Gloves Off: Breaking the “Perfect Mom, Perfect Professional” Myth with Erin Thomas
For years, women have been sold two identities that rarely coexist peacefully:
- The perfect mother and
- The perfect professional.
One is supposed to be nurturing, available, and endlessly patient.
The other is expected to be sharp, strategic, and always “on.”
Most women quietly live in the tension between the two expected to hold both roles flawlessly, without faltering, without feeling, and without ever admitting how exhausting it really is.
On this episode of Gloves Off, I sat down with messaging strategist and writer Erin Thomas to have the kind of conversation that rarely makes it past the group chat: an honest look at what happens when women feel pressured to split themselves in half just to meet everyone else’s expectations.
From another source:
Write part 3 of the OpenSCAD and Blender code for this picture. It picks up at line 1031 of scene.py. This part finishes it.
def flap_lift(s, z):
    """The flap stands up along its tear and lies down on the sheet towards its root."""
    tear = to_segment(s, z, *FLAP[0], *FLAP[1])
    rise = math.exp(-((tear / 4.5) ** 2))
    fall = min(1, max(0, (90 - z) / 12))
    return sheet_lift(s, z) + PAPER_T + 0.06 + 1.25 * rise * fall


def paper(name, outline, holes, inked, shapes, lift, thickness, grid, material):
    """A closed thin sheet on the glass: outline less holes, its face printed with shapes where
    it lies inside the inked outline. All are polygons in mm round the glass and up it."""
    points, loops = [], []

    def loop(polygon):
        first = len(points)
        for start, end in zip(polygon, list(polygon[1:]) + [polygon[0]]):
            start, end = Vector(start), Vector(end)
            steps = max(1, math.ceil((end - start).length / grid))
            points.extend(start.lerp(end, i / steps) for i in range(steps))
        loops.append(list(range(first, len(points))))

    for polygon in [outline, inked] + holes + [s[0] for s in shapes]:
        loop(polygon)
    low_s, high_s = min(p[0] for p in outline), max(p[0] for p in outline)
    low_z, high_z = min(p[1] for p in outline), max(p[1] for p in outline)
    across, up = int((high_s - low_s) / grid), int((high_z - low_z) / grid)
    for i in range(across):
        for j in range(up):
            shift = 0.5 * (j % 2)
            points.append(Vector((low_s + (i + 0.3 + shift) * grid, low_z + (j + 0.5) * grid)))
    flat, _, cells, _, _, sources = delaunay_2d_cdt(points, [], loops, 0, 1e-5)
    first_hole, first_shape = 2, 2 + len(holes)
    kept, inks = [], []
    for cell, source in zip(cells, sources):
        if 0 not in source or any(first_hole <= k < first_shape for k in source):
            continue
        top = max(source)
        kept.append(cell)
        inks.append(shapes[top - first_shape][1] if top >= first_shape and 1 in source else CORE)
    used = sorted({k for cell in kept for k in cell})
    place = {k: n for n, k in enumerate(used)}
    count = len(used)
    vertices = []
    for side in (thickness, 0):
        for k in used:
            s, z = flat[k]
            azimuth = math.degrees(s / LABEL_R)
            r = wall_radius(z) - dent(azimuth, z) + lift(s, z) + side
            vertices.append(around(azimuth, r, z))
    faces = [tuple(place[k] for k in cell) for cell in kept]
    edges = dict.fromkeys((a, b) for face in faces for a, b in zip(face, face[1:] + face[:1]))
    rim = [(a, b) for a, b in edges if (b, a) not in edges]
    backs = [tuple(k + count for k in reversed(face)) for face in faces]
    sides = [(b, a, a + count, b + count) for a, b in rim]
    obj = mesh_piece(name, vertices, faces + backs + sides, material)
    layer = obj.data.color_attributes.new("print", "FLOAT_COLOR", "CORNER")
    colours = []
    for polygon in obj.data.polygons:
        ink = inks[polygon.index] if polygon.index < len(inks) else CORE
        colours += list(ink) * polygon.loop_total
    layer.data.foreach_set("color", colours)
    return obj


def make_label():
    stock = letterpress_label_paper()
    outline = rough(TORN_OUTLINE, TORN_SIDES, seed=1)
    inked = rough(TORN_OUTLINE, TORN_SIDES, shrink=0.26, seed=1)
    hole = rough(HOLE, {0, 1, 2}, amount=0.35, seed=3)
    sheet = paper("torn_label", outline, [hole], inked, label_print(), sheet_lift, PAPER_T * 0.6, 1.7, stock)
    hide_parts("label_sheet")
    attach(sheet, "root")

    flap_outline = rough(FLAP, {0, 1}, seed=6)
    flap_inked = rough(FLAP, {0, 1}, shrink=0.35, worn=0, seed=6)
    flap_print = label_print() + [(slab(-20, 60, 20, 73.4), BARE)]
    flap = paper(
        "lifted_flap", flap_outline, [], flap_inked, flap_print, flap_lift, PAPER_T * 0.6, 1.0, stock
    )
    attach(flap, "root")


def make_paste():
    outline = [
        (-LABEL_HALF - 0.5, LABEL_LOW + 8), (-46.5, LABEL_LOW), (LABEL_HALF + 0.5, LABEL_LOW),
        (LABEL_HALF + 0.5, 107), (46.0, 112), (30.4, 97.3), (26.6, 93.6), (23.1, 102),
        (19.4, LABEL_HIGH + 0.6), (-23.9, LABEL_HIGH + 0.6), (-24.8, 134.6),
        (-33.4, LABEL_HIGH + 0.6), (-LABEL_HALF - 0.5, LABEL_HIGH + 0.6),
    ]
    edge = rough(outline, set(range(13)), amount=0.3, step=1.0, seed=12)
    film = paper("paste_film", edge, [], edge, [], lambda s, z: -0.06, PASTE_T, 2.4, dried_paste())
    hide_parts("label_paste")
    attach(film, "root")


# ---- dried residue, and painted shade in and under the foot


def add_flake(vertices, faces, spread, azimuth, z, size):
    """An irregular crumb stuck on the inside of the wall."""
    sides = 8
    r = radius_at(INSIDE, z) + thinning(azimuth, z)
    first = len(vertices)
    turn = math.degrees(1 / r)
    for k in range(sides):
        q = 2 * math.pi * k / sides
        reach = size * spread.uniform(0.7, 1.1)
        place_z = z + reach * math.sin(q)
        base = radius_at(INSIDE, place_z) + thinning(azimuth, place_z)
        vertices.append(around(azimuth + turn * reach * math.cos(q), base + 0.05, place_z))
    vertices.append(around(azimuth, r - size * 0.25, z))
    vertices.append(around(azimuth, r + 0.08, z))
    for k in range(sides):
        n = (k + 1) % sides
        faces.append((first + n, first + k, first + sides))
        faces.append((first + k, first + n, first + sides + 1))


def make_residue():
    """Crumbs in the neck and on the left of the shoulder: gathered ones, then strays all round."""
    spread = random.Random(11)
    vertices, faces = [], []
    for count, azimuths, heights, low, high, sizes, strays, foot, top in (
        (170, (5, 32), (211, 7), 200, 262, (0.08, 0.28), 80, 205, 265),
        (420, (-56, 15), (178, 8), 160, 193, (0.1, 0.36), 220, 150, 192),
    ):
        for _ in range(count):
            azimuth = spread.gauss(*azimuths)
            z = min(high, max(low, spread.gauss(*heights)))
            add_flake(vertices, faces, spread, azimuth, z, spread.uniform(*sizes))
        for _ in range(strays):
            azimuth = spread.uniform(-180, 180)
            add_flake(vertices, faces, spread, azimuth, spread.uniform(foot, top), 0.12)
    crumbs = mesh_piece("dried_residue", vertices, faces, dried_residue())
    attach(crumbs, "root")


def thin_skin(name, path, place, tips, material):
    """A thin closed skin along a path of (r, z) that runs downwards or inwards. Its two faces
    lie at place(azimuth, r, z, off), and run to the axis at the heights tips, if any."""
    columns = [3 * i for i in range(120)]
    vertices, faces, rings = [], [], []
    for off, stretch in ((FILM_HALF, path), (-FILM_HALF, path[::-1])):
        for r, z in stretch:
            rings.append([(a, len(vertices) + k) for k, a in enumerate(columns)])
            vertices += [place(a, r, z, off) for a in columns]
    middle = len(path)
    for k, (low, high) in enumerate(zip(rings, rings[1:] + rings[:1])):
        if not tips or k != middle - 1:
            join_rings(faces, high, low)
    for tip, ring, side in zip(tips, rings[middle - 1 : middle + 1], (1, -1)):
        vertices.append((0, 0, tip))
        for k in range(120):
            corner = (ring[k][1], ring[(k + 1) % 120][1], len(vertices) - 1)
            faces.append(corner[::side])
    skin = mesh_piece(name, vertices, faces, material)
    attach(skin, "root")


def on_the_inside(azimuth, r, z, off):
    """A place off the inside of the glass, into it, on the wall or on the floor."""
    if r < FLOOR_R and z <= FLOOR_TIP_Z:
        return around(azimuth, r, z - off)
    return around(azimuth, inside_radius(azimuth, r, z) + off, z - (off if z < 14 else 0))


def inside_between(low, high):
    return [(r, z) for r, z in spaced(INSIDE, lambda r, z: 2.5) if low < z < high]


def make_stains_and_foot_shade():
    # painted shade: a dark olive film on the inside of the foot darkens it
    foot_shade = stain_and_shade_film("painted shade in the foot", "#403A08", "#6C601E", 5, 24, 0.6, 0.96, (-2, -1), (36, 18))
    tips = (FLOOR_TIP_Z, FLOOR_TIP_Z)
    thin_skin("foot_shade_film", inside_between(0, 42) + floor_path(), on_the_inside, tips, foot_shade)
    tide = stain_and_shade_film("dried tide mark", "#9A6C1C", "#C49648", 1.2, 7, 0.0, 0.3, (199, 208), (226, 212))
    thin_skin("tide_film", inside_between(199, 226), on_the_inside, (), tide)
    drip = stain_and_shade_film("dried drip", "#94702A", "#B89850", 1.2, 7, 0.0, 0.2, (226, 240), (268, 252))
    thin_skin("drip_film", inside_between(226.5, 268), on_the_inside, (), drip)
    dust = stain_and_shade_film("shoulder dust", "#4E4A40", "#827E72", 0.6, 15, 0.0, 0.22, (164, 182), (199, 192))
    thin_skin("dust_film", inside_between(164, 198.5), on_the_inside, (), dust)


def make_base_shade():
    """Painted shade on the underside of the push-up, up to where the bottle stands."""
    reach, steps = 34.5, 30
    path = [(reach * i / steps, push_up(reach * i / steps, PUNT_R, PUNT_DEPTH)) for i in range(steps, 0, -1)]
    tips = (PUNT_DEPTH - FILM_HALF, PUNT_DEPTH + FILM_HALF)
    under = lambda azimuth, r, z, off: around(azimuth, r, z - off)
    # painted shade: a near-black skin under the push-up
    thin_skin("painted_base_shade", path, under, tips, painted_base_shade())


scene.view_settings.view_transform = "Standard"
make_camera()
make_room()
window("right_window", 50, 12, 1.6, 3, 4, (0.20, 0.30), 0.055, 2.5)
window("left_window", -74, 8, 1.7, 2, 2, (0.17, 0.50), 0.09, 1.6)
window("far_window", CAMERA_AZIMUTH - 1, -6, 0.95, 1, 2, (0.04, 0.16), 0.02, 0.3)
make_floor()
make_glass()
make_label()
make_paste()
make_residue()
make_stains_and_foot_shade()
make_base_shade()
👉 Watch the full Gloves Off episode here:
👉 Learn more about Erin’s work:
The Double Identity Women Are Still Asked to Perform
Erin and I talked about a reality many high-achieving women know well:
- The mom world that asks you to be available 24/7
- The corporate world that punishes any sign of emotional or personal complexity
- The subtle pressure to “pick a lane” or perform both perfectly
- The guilt that follows you no matter which role you prioritize
- And the belief that if you’re not thriving in both, something must be wrong with you
We both agreed:
This is not a personal failure.
This is a cultural setup.
The expectation isn’t just outdated it’s inhuman.
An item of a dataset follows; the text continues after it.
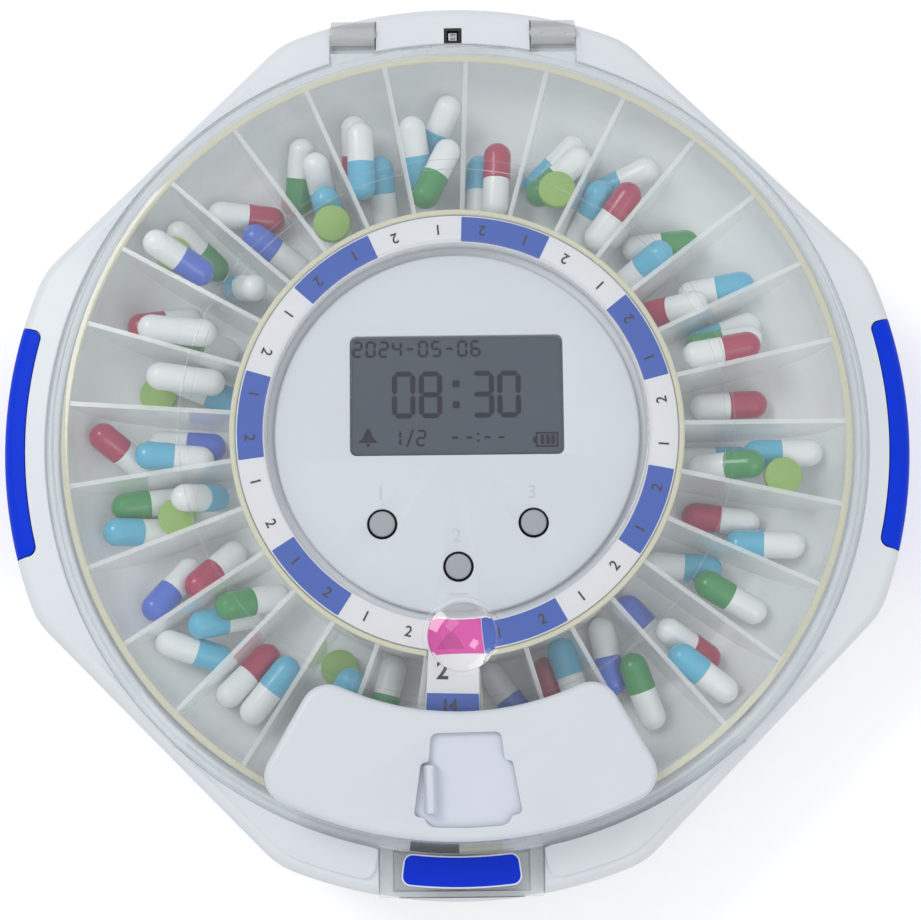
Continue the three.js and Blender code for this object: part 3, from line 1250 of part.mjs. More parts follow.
function lugProfile() {
  const side = new THREE.Shape();
  const root = LID_CORNER_RADIUS - LUG_WIDTH / 2;
  side.moveTo(root, HINGE_Z + LUG_SLOPE);
  side.lineTo(HINGE_Y - LUG_EYE_RADIUS, HINGE_Z + LUG_EYE_RADIUS * LUG_BROW_SHARE);
  side.absarc(HINGE_Y, HINGE_Z, LUG_EYE_RADIUS, Math.PI * LUG_EYE_TURN_SHARE, -Math.PI / 2, true);
  side.lineTo(HINGE_Y - LUG_EYE_RADIUS * LUG_NECK_SHARE, HINGE_Z - LUG_EYE_RADIUS / 2);
  side.lineTo(HINGE_Y - LUG_EYE_RADIUS * LUG_HEEL_SHARE, LID_BOTTOM);
  side.lineTo(root, LID_BOTTOM);
  return side;
}

function hingeLug(side) {
  const lug = { depth: LUG_WIDTH, bevelEnabled: false, curveSegments: 8 };
  const geometry = new THREE.ExtrudeGeometry(lugProfile(), lug);
  geometry.rotateX(Math.PI / 2);
  geometry.rotateZ(Math.PI / 2);
  geometry.translate(side * HINGE_X - LUG_WIDTH / 2, 0, 0);
  const bore = rodAlongX(
    PIN_RADIUS + GAP, side * HINGE_X - LUG_WIDTH, side * HINGE_X + LUG_WIDTH, HINGE_Y, HINGE_Z, TINY_FACETS);
  return toSolid(geometry).subtract(bore);
}

function hingePin(side) {
  const half = LUG_WIDTH / 2 + SIDE_GAP + PIN_GRIP - GAP;
  return rodAlongX(PIN_RADIUS, side * HINGE_X - half, side * HINGE_X + half, HINGE_Y, HINGE_Z, TINY_FACETS);
}

function catchFrame() {
  const half = LATCH_HALF_WIDTH - SIDE_GAP;
  const front = LATCH_FRONT_Y + SIDE_GAP;
  const top = SHOULDER_TOP;
  const inner = CORNER_RADIUS - WELL_RADIUS;
  const outer = block(-half, half, front, inner, top - FRAME_HEIGHT, top)
    .subtract(disc(LATCH_BACK_RADIUS + SIDE_GAP, 0, LID_BOTTOM, 0, 0, LID_FACETS));
  const window = block(-half + FRAME_POST, half - FRAME_POST, front + FRAME_BAR, inner, 0, LID_TOP)
    .subtract(disc(LID_RADIUS - LID_FLANGE_WALL / 2, LID_BOTTOM, LID_TOP, 0, 0, LID_FACETS));
  return outer.subtract(window);
}

function aperture() {
  const middle = rad(TRAY_REST_TURN);
  return prism(sectorShape(
    APERTURE_INNER_RADIUS, APERTURE_OUTER_RADIUS,
    middle - rad(APERTURE_HALF_ANGLE), middle + rad(APERTURE_HALF_ANGLE)), 0, COVER_TOP);
}

function lidShell() {
  const boss = disc(
    LENS_BOSS_RADIUS, LID_TOP - LID_WALL, LID_TOP + LENS_BOSS_PROUD, 0, LENS_Y, FINE_FACETS);
  const outside = joined([hingeLug(1), hingeLug(-1), catchFrame()]).subtract(lidRoom());
  return cutBy(joined([lidDome(), boss, outside]), [
    disc(LENS_RADIUS - LENS_LEDGE, 0, COVER_TOP, 0, LENS_Y, FINE_FACETS),
    disc(LENS_RADIUS + GAP, LID_TOP + LENS_BOSS_PROUD - LENS_RIM - GAP, COVER_TOP, 0, LENS_Y, FINE_FACETS),
    aperture(),
  ]);
}

function lens() {
  const bottom = LID_TOP + LENS_BOSS_PROUD - LENS_RIM;
  const crown = Array.from({ length: 4 }, (_, i) => {
    const share = i / 4;
    return [LENS_RADIUS * share, bottom + LENS_RIM + LENS_CROWN * (1 - share ** 2)];
  });
  return revolve([
    ...crown,
    [LENS_RADIUS, bottom + LENS_RIM],
    [LENS_RADIUS, bottom],
    [0, bottom],
  ], FINE_FACETS).translate([0, LENS_Y, 0]);
}

// Dispensing cover with its doorway, and the shutter that slides under it

function doorwayShape() {
  const shape = new THREE.Shape();
  const [top, bottom] = [-DOORWAY_INNER_RADIUS, -DOORWAY_OUTER_RADIUS];
  const half = (y) => DOORWAY_HALF_WIDTH + DOORWAY_SPREAD * (top - y) / (top - bottom);
  const ear = (y) => half(y) + EAR_WIDTH;
  const right = [
    [half(top), top],
    [half(-EAR_INNER_RADIUS), -EAR_INNER_RADIUS],
    [ear(-EAR_INNER_RADIUS), -EAR_INNER_RADIUS],
    [ear(-EAR_OUTER_RADIUS), -EAR_OUTER_RADIUS],
    [half(-EAR_OUTER_RADIUS), -EAR_OUTER_RADIUS],
    [half(top), bottom],
  ];
  right.forEach(([x, y], i) => (i === 0 ? shape.moveTo(x, y) : shape.lineTo(x, y)));
  right.slice().reverse().forEach(([x, y]) => shape.lineTo(-x, y));
  return shape;
}

function dispenseCover() {
  const bottom = lidEdgeZ + LID_WALL;
  const half = rad(COVER_HALF_ANGLE);
  const outer = prism(roundedSectorShape(
    COVER_INNER_RADIUS, COVER_OUTER_RADIUS, half, COVER_CORNER), bottom, COVER_TOP);
  const sideTurn = COVER_SIDE_WALL / COVER_OUTER_RADIUS;
  const room = prism(roundedSectorShape(
    COVER_INNER_RADIUS + COVER_SIDE_WALL, COVER_OUTER_RADIUS - COVER_SIDE_WALL,
    half - sideTurn * COVER_SIDE_SHARE, COVER_CORNER - COVER_SIDE_WALL), 0, COVER_TOP - COVER_WALL);
  const doorway = prism(doorwayShape(), 0, COVER_TOP + OVERRUN).rotate([0, 0, SHUTTER_REST_TURN]);
  const lidTop = revolve([[0, FOOT_STAND], ...lidOutside(GAP), [0, LID_TOP + GAP]], LID_FACETS);
  return cutBy(outer, [room, doorway, lidTop]);
}

function shutter() {
  const top = SHUTTER_BOTTOM + SHUTTER_WALL;
  const half = rad(SHUTTER_HALF_ANGLE);
  const outline = sectorShape(SHUTTER_INNER_RADIUS, SHUTTER_OUTER_RADIUS, -half, half);
  const plate = prism(outline, SHUTTER_BOTTOM, top);
  const ridgeSide = new THREE.Shape();
  const ridgeTop = COVER_TOP + THUMB_RIDGE_PROUD;
  ridgeSide.moveTo(-THUMB_RIDGE_WIDTH / 2, top - SHUTTER_WALL / 2);
  ridgeSide.lineTo(THUMB_RIDGE_WIDTH / 2, top - SHUTTER_WALL / 2);
  ridgeSide.lineTo(THUMB_RIDGE_TIP / 2, ridgeTop - THUMB_RIDGE_TIP / 4);
  ridgeSide.lineTo(0, ridgeTop);
  ridgeSide.lineTo(-THUMB_RIDGE_TIP / 2, ridgeTop - THUMB_RIDGE_TIP / 4);
  const ridge = new THREE.ExtrudeGeometry(ridgeSide, { depth: THUMB_RIDGE_LENGTH, bevelEnabled: false });
  ridge.rotateX(Math.PI / 2);
  ridge.translate(THUMB_RIDGE_OFFSET, -THUMB_RIDGE_RADIUS + THUMB_RIDGE_LENGTH / 2, 0);
  return plate.add(toSolid(ridge)).rotate([0, 0, SHUTTER_REST_TURN]);
}

// Press latch: button plate on a sprung stem, with a blue plate set in it

function plateShape(gap) {
  const reach = PLATE_HALF_WIDTH / PLATE_INNER_RADIUS;
  return roundedSectorShape(
    PLATE_INNER_RADIUS - gap, PLATE_INNER_RADIUS + PLATE_DEPTH + gap, reach + gap / PLATE_INNER_RADIUS,
    PLATE_CORNER, 6);
}

function latchButton() {
  const half = LATCH_HALF_WIDTH - SIDE_GAP - FRAME_POST - SIDE_GAP;
  const front = LATCH_FRONT_Y + SIDE_GAP + FRAME_BAR + SIDE_GAP;
  const bottom = LATCH_TOP - LATCH_WALL;
  const plate = block(-half, half, front, -WELL_RADIUS, bottom, LATCH_TOP)
    .subtract(disc(LATCH_BACK_RADIUS + 2 * GAP, 0, LID_TOP, 0, 0, LID_FACETS));
  const stemTop = LATCH_TOP - LATCH_WALL / 2;
  const stem = disc(LATCH_STEM_RADIUS, LATCH_STEM_BOTTOM, stemTop, 0, latchStemY(), TINY_FACETS);
  const plateSeat = prism(plateShape(GAP), LATCH_TOP - PLATE_WALL / 2 - GAP, LID_TOP);
  return plate.add(stem).subtract(plateSeat);
}

function latchSpring() {
  return coil(
    LATCH_SPRING_RADIUS, LATCH_SPRING_RADIUS, LATCH_FLOOR + GAP, LATCH_TOP - LATCH_WALL - GAP,
    LATCH_SPRING_TURNS, LATCH_SPRING_WIRE).translate([0, latchStemY(), 0]);
}

function latchPlate() {
  return prism(plateShape(0), LATCH_TOP - PLATE_WALL / 2, LATCH_TOP + PLATE_WALL / 2);
}

// Socket: a black liner in the notch, with the metal shell of the connector standing in it

function socketLiner() {
  const [x, y] = [SOCKET_WIDTH / 2 - GAP, SOCKET_DEPTH / 2 - GAP];
  const top = SHOULDER_TOP - SHOULDER_RISE / 2;
  const body = block(-x, x, SOCKET_Y - y, SOCKET_Y + y, SOCKET_BOTTOM + GAP, top);
  return body.subtract(block(
    -x + SOCKET_LINER, x - SOCKET_LINER, SOCKET_Y - y + SOCKET_LINER, SOCKET_Y + y - SOCKET_LINER,
    SOCKET_BOTTOM + GAP + SOCKET_LINER, LID_TOP));
}

function powerSocket() {
  const inset = GAP + SOCKET_LINER + GAP;
  const [x, y] = [SOCKET_WIDTH / 2 - inset, SOCKET_DEPTH / 2 - inset];
  const bottom = SOCKET_BOTTOM + GAP + SOCKET_LINER + GAP;
  const top = SHOULDER_TOP - SHOULDER_RISE / 2 - SOCKET_LINER;
  const shell = block(-x, x, SOCKET_Y - y, SOCKET_Y + y, bottom, top);
  const inward = SOCKET_SHELL_WALL;
  const outward = SOCKET_SHELL_WALL / 2;
  const sideY = (side) => SOCKET_Y + side * y / 2;
  const slots = [-1, 1].map((side) => block(
    -x / 2, x / 2, sideY(side) - inward, sideY(side) + outward, top - SOCKET_LINER, LID_TOP));
  return cutBy(shell, slots);
}

// Assembly

const tray = new THREE.Group();
tray.rotation.z = rad(TRAY_REST_TURN);
box.add(tray);

addPiece('base_shell', baseShell(), 'white');
addPiece('deck_shell', deckShell(), 'white');
addPiece('grip_right', gripPiece(1), 'blue');
addPiece('grip_left', gripPiece(-1), 'blue');
addPiece('hub_cap', hubCap(), 'hubWhite');
addPiece('display_window', prism(
  displayRectangle(-GAP), HUB_TOP - WINDOW_SINK - WINDOW_WALL, HUB_TOP - WINDOW_SINK), 'display');
addPiece('display_module', displayModule(), 'display');
addPiece('main_board', mainBoard(), 'board');
addPiece('buzzer', disc(
  BUZZER_RADIUS, BOARD_TOP - BOARD_WALL - GAP - BUZZER_HEIGHT, BOARD_TOP - BOARD_WALL - GAP,
  BOARD_RADIUS * BUZZER_PLACE_SHARES[0], BOARD_RADIUS * BUZZER_PLACE_SHARES[1]), 'black');
buttonPlaces.forEach((place, i) => {
  addPiece(`button_${i + 1}`, button(place), 'buttonGrey');
  addPiece(`button_switch_${i + 1}`, tactSwitch(place), 'black');
});
postPlaces.forEach((place, i) => addPiece(`board_screw_${i + 1}`, boardScrew(place), 'steel'));
screwPlaces.forEach((place, i) => addPiece(`housing_screw_${i + 1}`, housingScrew(place), 'steel'));
footPlaces.forEach((place, i) => addPiece(`rubber_foot_${i + 1}`, rubberFoot(place), 'rubber'));

addPiece('pill_tray', pillTray(), 'frosted', tray);
addPiece('dose_ring', doseRing(), 'doseWhite', tray);
addPiece('drive_gear', driveGear(), 'gearWhite');
addPiece('gear_pin', gearPin(), 'steel');
addPiece('motor_pinion', motorPinion(), 'brass');
addPiece('drive_motor', driveMotor(), 'steel');
addPiece('home_sensor', homeSensor(), 'black');

for (let i = 0; i < CELLS; i++) {
  addPiece(`cell_${i + 1}`, cell(i), 'cell');
  addPiece(`contact_spring_${i + 1}`, contactSpring(i), 'steel');
}
addPiece('contact_plate_right', contactPlate(1), 'steel');
addPiece('contact_plate_left', contactPlate(-1), 'steel');
addPiece('battery_door', batteryDoor(), 'white');

addPiece('lid_shell', lidShell(), 'clear');
addPiece('lens', lens(), 'clear');
addPiece('dispense_cover', dispenseCover(), 'white');
addPiece('shutter', shutter(), 'white');
addPiece('hinge_pin_right', hingePin(1), 'steel');
addPiece('hinge_pin_left', hingePin(-1), 'steel');

addPiece('latch_button', latchButton(), 'clear');
addPiece('latch_spring', latchSpring(), 'steel');
addPiece('latch_plate', latchPlate(), 'blue');
addPiece('socket_liner', socketLiner(), 'black');
addPiece('power_socket', powerSocket(), 'steel');

export default box;
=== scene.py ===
from math import asin, atan2, cos, hypot, pi, radians, sin, sqrt

import bmesh
import bpy
from mathutils import Matrix, Vector


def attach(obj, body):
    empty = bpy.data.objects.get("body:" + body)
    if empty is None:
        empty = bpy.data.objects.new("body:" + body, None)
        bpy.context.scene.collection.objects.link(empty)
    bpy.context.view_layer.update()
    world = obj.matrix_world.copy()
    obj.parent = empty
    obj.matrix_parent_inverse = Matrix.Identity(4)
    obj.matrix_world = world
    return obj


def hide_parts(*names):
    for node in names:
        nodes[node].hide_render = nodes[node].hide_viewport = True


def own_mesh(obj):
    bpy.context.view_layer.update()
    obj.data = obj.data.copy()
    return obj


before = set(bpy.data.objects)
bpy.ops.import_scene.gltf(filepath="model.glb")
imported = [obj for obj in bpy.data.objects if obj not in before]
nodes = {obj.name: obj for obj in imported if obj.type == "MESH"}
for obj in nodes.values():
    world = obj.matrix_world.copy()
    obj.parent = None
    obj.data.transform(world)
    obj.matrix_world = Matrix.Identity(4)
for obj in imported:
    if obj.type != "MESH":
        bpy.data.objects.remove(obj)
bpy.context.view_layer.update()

# Sizes in millimetres; meshes are scaled to metres when a piece is made
MM = 0.001
TURN = 2 * pi
FRONT = -pi / 2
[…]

Authenticity vs. Performance
Erin, whose career revolves around helping leaders find their true voice, shared something powerful:
Most women aren’t actually struggling with clarity.
They’re struggling with permission permission to stop performing the roles that don’t feel true.
Authenticity isn’t a marketing trend.
It’s a nervous-system-level experience of living in alignment with who you are, not who you’re expected to be.
And yet, authenticity often feels risky because we’ve been conditioned to believe:
- “Don’t show too much.”
- “Don’t ask for help.”
- “Don’t drop any balls.”
- “Don’t let motherhood affect your work.”
- “Don’t let work affect your motherhood.”
No wonder women feel stretched thin.
We’re being asked to perform two entire identities that were never designed to coexist.
A New Model of Support: Multigenerational Living
One of the most fascinating parts of our conversation was Erin’s personal life experiment: her family’s intentional multigenerational living arrangement three generations, two houses, one shared vision under one roof.
It’s not just a lifestyle choice.
It’s a reclaiming of community, connection, and real support.
We talked about how this structure:
- Reduces the emotional and logistical load on mothers
- Creates deeper relationships across generations
- Allows women to lead without sacrificing family
- Challenges the “individualist” model that isolates women into burnout
- Redefines what modern leadership can look like
In many ways, multigenerational living is an antidote to the myth that women have to carry everything alone.
Why This Conversation Matters
This wasn’t the flashiest or spiciest episode of Gloves Off.
It wasn’t meant to be.
It was human.
It was honest.
And it was necessary.
Because women don’t need more productivity hacks or performance advice.
We need freedom the freedom to live, parent, lead, and build without fracturing ourselves in the process.
We need spaces where we can say:
- “I’m doing my best.”
- “I can’t do it all.”
- “I don’t want to pretend anymore.”
- “I want a life that feels aligned, not performative.”
That is the essence of Life by Design™ designing a life that feels true, coherent, whole.
Before this episode, Erin invited me onto her own show the Trash Talk Podcast, where clichés go to die and real conversations come to life.
You can listen to my episode here:
It’s a powerful conversation on community, identity, and the truth about building a life that feels like your own.
Final Thoughts
If you’ve ever felt torn between your roles, stretched by expectations, or pressured to be everything for everyone… this episode is your reminder that you’re not alone and that the system, not your soul, is the thing in need of recalibration.